Me ha servido para la enésima confirmación el accidente del Airbus Barcelona-Dusseldorf. De nuevo hemos asistido a la cacería inmisericorde de familiares angustiados para arrancarles, a modo de trofeo, unas lágrimas, unos balbuceos, o siquiera un gesto de desesperación para adornar una portada o el directo en la tele. ¿De cuánta inhumanidad hay que estar alicatado para ser capaz de acosar sádicamente a personas en estado de shock que ni saben por dónde les da el aire?

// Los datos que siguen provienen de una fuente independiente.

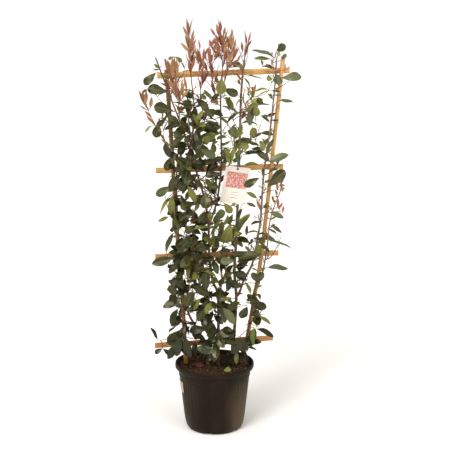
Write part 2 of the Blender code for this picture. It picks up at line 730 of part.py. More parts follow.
def main():
    clear_scene()
    parts = new_collection("photinia_red_robin")
    cutters = new_collection("cutters")
    plastic = material("pot_plastic", (0.030, 0.024, 0.020), 0.55)
    peat = material("compost", (0.050, 0.028, 0.016), 0.95)
    bamboo = material("bamboo", (0.55, 0.32, 0.12), 0.50)
    bark = material("bark", (0.12, 0.06, 0.04), 0.75)
    rubber = material("tie_plastic", (0.03, 0.07, 0.05), 0.50)
    twine = material("label_tie_plastic", (0.06, 0.26, 0.18), 0.45)
    card = material("label_card", (0.90, 0.80, 0.74), 0.60)
    finishes = {
        "mature": material("mature_leaves", (0.045, 0.075, 0.025), 0.32),
        "young": material("young_leaves", (0.16, 0.21, 0.05), 0.38),
        "bronze": material("bronze_leaves", (0.42, 0.20, 0.09), 0.40),
        "plume": material("red_leaves", (0.36, 0.10, 0.06), 0.42),
    }
    compost = make_pot(parts, cutters, plastic, peat)
    canes = make_frame(parts, cutters, compost, bamboo)
    limbs = make_limbs(parts, bark)
    make_ties(parts, canes, limbs, rubber)
    make_label(parts, cutters, limbs, card, twine)
    bpy.context.view_layer.update()
    make_foliage(parts, limbs, finishes)


main()
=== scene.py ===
import math
import random
from itertools import combinations
import bpy
import bmesh
import numpy as np
from mathutils import Matrix, Vector
from mathutils.bvhtree import BVHTree


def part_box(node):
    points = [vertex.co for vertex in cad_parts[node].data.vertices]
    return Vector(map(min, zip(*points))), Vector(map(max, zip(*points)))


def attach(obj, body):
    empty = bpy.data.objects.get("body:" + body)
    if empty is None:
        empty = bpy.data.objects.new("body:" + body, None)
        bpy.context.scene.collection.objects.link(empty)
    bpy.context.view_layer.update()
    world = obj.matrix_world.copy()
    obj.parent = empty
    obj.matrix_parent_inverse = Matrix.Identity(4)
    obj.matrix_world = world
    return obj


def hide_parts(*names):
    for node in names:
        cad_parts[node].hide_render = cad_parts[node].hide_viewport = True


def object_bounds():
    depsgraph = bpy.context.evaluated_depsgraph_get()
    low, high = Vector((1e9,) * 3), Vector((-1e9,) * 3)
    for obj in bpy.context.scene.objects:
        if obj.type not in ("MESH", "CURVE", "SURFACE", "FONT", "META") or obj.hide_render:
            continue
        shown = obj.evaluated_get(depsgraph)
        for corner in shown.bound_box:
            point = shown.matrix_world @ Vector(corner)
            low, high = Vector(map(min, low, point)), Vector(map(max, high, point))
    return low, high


# An evergreen shrub with red young leaves, tied to a bamboo frame in a nursery pot.
# Metres, z up, the front towards -y. The origin is the middle of the pot's flat underside.

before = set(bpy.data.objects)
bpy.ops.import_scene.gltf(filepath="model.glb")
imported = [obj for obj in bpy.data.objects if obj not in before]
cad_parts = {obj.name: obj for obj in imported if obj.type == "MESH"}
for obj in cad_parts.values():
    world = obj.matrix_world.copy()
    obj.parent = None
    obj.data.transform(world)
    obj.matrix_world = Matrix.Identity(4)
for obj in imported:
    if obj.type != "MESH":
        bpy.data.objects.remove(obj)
cadLow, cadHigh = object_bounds()
print("frame loaded:", len(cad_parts), "nodes")


# small helpers for selecting, shading and rods

def tone(red, green, blue):  # a colour as seen on screen, 0 to 255, made linear
    shares = [c / 255 for c in (red, green, blue)]
    return tuple(((s + 0.055) / 1.055) ** 2.4 if s > 0.04 else s / 12.92 for s in shares) + (1.0,)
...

Sí, conozco la respuesta al uso. Que más cornadas da el hambre, que qué va a hacer un pobre jornalero del micro y la cámara, y que la culpa es de los editores o los jefes de redacción, que exigen carnaza. Y también me consta que los aludidos escurrirán el bulto con la martingala de lo chungalí que está el mercado o, como gran comodín, acusarán al público de no conformarse más que con casquería sanguinolienta o sentimentalona. No digo que no haya unos gramos de verdad en tales excusas, pero la mayoría de los que abrevamos en la alberca esta de la información sabemos que si quisiéramos, podríamos evitar ciertos espectáculos.